The government says the camps were set up a decade ago to protect local people from attacks and abductions by the Lord's Resistance Army (LRA), whose 19-year insurgency has taken a horrific toll on northern Uganda's Acholi population. Otunnu, who comes from northern Uganda, accused President Yoweri Museveni, a southerner, of forcing the Acholi people into the camps in a deliberate campaign to wipe them out. The government strongly denied this.

"An entire society is being destroyed in full view of the international community," Otunnu said, calling on Western leaders to demand the Ugandan government dismantle the camps and send in international monitors. Otunnu said there were 200 camps. The government said there were 100.

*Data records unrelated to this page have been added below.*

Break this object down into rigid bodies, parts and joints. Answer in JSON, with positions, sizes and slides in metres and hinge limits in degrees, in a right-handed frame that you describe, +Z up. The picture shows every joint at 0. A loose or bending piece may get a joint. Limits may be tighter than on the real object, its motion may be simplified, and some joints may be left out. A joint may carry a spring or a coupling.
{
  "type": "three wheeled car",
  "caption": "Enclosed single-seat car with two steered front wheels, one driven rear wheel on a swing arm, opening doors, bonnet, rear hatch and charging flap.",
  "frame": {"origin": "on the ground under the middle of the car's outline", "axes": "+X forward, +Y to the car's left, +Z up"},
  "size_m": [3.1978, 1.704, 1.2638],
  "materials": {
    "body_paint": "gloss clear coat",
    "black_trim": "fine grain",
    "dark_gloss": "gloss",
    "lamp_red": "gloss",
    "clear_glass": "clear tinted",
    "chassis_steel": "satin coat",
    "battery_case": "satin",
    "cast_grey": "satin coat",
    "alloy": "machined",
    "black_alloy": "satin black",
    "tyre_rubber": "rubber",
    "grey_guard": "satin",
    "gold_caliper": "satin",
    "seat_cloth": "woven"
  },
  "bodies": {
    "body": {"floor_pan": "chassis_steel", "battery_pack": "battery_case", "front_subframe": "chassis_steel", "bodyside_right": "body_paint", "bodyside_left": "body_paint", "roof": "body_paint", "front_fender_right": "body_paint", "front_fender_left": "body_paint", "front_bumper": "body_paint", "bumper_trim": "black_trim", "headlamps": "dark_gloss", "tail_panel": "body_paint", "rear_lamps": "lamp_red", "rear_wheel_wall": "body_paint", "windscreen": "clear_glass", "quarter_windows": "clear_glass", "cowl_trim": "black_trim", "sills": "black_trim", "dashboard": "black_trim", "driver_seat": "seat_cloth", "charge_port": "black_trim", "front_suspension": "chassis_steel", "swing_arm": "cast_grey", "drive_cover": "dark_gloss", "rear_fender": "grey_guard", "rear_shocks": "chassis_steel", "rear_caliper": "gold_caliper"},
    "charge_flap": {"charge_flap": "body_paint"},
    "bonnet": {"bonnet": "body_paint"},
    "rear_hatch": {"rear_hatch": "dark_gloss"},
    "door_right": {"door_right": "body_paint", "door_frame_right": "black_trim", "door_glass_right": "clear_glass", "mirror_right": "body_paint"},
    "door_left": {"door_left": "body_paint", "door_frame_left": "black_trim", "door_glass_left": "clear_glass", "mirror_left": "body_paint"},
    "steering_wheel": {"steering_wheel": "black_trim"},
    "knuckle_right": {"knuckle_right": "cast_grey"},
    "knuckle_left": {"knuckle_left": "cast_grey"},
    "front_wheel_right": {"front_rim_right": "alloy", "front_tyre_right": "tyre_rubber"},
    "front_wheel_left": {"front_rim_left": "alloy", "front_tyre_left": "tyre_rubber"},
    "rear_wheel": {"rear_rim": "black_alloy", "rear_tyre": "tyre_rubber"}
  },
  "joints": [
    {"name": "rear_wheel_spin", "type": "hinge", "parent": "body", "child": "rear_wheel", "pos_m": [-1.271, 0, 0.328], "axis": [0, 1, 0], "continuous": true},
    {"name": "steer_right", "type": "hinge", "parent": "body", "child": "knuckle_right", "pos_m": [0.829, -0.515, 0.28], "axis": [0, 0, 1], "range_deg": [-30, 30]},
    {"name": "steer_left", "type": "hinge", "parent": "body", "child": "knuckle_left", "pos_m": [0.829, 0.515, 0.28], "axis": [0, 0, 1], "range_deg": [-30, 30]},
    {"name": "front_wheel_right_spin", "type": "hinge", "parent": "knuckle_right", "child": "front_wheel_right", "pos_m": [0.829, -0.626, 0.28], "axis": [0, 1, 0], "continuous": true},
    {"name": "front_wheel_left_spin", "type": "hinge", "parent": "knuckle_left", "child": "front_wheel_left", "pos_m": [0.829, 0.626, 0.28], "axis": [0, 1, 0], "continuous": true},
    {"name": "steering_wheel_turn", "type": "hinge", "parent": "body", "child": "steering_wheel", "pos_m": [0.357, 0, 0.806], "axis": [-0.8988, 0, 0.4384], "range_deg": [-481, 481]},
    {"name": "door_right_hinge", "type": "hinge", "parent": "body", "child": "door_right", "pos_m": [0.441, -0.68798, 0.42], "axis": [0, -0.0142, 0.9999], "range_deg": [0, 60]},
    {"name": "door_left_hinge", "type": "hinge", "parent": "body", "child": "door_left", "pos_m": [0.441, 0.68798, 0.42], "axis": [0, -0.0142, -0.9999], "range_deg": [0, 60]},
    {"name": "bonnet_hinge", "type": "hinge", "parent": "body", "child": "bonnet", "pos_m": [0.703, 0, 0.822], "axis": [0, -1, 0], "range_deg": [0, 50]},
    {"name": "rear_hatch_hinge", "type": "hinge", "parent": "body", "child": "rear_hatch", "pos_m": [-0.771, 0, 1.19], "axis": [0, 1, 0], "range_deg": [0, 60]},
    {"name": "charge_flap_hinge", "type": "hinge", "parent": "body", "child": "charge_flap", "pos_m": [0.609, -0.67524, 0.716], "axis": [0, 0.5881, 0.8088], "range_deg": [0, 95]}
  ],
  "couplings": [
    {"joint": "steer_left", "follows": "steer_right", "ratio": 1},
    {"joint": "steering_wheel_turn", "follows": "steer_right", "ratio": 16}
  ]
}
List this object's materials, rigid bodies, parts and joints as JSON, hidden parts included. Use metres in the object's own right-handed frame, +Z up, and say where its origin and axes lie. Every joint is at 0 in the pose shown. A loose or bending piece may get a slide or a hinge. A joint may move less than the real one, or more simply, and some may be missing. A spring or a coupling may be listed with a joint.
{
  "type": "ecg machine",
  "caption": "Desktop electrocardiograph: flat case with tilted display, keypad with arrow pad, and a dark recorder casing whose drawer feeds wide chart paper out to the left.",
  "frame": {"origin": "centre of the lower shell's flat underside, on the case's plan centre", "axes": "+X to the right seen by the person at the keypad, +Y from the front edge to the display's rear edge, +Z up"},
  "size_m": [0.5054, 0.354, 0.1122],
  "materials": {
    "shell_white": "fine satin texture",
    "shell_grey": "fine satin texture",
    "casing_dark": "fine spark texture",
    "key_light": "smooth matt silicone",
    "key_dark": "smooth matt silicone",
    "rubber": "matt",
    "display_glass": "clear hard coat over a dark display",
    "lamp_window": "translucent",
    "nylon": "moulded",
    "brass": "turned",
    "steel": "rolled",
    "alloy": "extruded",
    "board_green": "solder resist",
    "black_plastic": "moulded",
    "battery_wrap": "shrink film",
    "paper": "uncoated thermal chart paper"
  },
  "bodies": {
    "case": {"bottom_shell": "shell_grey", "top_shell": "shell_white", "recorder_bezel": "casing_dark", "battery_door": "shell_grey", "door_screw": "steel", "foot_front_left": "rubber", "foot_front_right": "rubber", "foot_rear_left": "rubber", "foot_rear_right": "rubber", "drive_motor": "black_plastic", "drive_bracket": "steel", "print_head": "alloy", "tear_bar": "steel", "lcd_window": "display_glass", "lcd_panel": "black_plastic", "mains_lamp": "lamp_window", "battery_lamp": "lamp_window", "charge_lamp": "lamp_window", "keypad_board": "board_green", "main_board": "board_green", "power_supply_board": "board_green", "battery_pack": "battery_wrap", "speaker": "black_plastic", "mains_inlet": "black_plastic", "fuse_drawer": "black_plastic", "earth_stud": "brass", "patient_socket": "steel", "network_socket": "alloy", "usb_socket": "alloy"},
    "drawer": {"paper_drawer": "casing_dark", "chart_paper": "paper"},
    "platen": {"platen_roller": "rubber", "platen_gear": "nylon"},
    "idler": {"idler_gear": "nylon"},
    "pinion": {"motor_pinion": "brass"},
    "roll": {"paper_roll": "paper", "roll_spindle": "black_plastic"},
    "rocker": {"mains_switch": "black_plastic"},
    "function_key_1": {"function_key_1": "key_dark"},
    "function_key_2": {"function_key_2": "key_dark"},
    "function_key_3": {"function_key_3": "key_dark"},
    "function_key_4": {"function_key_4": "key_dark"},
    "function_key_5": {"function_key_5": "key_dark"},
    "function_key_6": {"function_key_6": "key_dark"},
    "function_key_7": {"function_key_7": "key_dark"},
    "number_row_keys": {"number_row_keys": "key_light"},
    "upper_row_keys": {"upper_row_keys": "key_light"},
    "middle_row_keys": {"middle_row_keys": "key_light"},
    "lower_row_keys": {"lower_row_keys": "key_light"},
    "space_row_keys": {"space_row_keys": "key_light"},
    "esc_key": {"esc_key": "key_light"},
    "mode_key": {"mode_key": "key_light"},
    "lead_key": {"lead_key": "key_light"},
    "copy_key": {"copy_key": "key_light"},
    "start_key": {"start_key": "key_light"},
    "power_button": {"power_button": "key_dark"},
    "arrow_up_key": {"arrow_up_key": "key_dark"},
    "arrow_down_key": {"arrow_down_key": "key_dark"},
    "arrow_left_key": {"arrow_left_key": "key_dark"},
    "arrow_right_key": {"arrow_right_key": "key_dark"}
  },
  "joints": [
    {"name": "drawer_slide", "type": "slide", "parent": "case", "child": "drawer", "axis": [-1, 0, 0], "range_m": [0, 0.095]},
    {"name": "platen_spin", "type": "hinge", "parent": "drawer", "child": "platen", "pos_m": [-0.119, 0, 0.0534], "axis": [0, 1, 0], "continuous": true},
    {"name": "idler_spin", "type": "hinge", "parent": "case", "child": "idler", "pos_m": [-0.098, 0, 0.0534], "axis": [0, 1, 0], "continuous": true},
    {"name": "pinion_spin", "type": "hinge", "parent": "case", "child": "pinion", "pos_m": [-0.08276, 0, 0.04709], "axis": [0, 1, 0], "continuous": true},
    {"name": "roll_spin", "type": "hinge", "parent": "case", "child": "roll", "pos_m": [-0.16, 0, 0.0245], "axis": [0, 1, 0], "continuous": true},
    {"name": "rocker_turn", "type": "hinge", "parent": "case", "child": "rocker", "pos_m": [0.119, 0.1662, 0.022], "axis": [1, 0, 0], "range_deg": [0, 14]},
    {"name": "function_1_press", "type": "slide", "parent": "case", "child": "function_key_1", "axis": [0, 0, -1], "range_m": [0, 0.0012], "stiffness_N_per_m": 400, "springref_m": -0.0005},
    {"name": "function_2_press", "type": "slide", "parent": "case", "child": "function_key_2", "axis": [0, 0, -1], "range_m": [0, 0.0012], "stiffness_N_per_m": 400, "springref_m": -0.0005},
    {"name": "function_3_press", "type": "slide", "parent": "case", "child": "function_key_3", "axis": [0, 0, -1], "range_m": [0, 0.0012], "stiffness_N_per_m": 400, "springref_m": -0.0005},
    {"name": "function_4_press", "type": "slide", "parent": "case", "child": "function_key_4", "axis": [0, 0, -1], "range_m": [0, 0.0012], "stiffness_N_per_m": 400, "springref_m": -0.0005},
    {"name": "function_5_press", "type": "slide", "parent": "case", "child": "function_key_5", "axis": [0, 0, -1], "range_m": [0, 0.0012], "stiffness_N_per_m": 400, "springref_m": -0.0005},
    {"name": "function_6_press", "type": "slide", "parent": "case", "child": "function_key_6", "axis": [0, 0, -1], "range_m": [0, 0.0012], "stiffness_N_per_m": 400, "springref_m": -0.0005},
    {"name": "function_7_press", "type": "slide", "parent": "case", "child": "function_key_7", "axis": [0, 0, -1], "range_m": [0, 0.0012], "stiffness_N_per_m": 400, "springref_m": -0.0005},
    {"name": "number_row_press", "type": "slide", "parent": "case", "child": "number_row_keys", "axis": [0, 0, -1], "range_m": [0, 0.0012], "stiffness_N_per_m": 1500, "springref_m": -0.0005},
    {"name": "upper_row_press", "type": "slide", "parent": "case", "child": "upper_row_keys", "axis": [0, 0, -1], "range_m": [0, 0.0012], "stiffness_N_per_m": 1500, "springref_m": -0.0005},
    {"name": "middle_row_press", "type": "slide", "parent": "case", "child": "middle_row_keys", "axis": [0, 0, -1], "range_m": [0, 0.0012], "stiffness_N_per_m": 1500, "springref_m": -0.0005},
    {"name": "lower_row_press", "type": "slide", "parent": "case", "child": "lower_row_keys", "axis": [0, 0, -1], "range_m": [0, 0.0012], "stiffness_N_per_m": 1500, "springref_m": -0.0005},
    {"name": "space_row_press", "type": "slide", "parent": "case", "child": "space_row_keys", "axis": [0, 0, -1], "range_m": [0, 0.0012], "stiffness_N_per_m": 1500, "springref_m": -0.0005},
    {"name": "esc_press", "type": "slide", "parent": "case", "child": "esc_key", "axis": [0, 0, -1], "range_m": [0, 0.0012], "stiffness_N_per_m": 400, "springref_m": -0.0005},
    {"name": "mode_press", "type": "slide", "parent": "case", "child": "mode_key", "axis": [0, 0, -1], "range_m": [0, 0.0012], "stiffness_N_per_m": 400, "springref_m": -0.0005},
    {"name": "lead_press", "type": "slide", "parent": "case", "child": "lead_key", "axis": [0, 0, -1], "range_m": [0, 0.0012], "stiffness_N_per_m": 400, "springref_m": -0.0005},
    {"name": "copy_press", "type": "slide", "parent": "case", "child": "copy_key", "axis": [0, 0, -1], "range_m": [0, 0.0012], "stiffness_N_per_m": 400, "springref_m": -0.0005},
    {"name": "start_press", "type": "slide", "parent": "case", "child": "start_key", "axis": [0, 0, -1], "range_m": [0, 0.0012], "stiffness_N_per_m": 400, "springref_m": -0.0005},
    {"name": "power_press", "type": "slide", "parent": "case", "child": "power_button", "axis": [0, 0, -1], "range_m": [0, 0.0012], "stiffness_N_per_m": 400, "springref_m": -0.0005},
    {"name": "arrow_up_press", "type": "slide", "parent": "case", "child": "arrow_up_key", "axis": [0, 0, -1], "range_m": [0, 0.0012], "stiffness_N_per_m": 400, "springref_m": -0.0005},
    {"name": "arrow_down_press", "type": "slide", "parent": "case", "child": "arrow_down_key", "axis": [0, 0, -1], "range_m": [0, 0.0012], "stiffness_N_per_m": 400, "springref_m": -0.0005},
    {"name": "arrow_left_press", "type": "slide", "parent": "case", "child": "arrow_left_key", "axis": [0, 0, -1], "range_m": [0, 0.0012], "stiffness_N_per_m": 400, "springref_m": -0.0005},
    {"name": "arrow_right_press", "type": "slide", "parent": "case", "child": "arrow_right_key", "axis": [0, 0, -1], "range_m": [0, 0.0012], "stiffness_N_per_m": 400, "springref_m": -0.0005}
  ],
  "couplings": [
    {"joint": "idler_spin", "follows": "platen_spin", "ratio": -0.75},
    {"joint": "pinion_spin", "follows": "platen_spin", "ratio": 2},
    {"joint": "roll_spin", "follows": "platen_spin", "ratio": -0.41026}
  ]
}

Ugandan Minister of State for Foreign Affairs Oryem Henry Okello dismissed Otunnu's claims, saying people had gone to the camps to escape LRA atrocities. "It's absolutely true that the situation in northern Uganda is appalling," said Okello, himself an Acholi and a lawmaker for the northern Kitgum district. "What is not true is that there's (a) genocidal project to destroy the Acholi people."

Otunnu, who was UN Under Secretary-General and Special Representative for Children and Armed Conflict from 1997 to 2005, said the situation in northern Uganda was far worse than in Sudan's troubled Darfur region.

In Darfur, tens of thousands of people have been killed and more than 2 million forced from their homes since 2003. "The UN said recently that the death rate in northern Uganda is twice that of Darfur," he said. "Northern Uganda has the worst infant mortality in the world today".